Halászbástya, encaramada sobre el Danubio en el corazón de Budapest, parece salida de un cuento y haberse quedado a vivir en la zona alta de la ciudad. Si alguna vez has mirado una panorámica de Budapest—esas torres blancas y soñadas, esos arcos neogóticos—seguro te has preguntado si esa fantasía brillante del lado de Buda es real. Lo es. Construida entre 1895 y 1902, la Bastión de los Pescadores no solo regala vistas espectaculares y una arquitectura alucinante, también cuenta una historia que late con el espíritu de la ciudad.
El nombre siempre despierta curiosidad: ¿por qué de los pescadores? En la Edad Media, el tramo de muralla en esta ladera era defendido por el gremio de pescadores, y aunque hoy no verás a nadie lanzando el sedal desde sus parapetos, el homenaje a esos vecinos quedó esculpido en piedra. Diseñada por el arquitecto Frigyes Schulek, la estructura no es una fortaleza, sino una celebración triunfal, levantada para conmemorar el milenario del Estado húngaro. Siete torres se alzan, simbolizando a las siete tribus magiares que se asentaron aquí a finales del siglo IX. Al pasear por sus terrazas, notarás que casi cada ángulo enmarca un icono distinto de Budapest: desde las agujas de la Iglesia de Matías, justo al lado, hasta la extensión de Pest al otro lado del río, y el imponente Parlamento Húngaro con su cúpula marfil y su silueta neogótica.
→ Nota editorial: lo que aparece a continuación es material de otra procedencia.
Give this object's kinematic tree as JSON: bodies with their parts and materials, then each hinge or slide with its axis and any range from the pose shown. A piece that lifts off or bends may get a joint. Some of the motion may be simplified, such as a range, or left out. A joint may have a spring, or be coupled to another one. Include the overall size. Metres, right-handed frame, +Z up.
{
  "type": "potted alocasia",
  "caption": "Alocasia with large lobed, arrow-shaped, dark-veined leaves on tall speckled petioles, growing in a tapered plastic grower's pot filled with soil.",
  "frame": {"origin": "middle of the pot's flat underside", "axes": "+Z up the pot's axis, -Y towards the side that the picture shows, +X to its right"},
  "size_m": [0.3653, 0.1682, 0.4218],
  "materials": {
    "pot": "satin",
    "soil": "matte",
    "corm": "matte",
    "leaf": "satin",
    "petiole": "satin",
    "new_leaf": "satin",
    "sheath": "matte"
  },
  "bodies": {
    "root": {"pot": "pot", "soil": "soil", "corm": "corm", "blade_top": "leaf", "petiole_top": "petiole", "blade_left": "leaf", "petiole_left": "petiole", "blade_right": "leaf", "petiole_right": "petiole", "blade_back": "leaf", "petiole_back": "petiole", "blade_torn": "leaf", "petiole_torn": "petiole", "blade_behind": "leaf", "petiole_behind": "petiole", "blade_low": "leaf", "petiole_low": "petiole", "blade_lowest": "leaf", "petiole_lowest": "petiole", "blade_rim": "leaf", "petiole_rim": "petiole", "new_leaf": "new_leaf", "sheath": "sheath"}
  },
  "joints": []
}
Subir las escaleras de Halászbástya es como ascender por las capas de leyenda de Budapest. A diferencia de otros rincones de brillo solemne en la ciudad, aquí hay un aire juguetón, casi caprichoso: la piedra es clara y las arcadas abiertas, invitando a deambular sin prisas. La cantería luce blanca como barco y pulida, y las columnatas al aire libre se curvan como si fuesen las costillas de un pez legendario en la ladera. Algunas zonas son pasarelas enrejadas; otras se abren a balcones donde parar, tomar aire y mirar el río. Es un lugar tan querido por los locales como por quienes vienen de fuera, sobre todo al amanecer y al atardecer, cuando toda la ciudad se tiñe de oro y azul.
Lo que convierte a Halászbástya en algo más que un mirador o una parada para fotos es la naturalidad con la que se cose a la vida diaria de Budapest. Bajo sus torres, suena un coro de idiomas: húngaro, inglés, español, risas y el clic suave de las cámaras. Músicos callejeros tocan bajo los arcos, las sombras se estiran sobre las balaustradas y el olor a kürtőskalács, ese dulce en espiral, sube desde el barrio de abajo y te guía por escaleras serpenteantes hacia los cafés del histórico Distrito del Castillo. Halászbástya no es un lugar cerrado ni solemne; casi nunca hay colas, y pasear por aquí de noche es uno de los placeres tranquilos de Budapest.
Hay grandeza y ternura a la vez. La estatua de San Esteban I, el primer rey de Hungría, se alza justo fuera, vigilando el conjunto y saludando en silencio a quien sube los peldaños. Estudiantes se sientan en los bancos de piedra a la sombra de torrecillas medievales, parejas posan para fotos de boda, viajeras y viajeros solitarios dibujan en sus cuadernos mientras la ciudad se despliega abajo. En verano, los vestidos blancos de novia y las camisetas de turistas comparten la misma magia; en invierno, con suerte, verás el Bastión espolvoreado de nieve, con luces doradas titilando al caer la tarde.
Aunque el Bastión es más reciente que muchos monumentos medievales de Budapest, parece fuera del tiempo: un hito delicado, anclado a la historia de la ciudad. Ninguna visita es igual a otra, gracias al juego infinito de la luz y de la gente. Dedícale una o dos horas entre pasillos y hornacinas, y sentirás el hilo que te sujeta tanto al pasado como al presente de Budapest: testigo de una ciudad milenaria, respirando el mismo aire del Danubio que los magiares, los reyes y los pescadores cuyo nombre sigue llevando este lugar.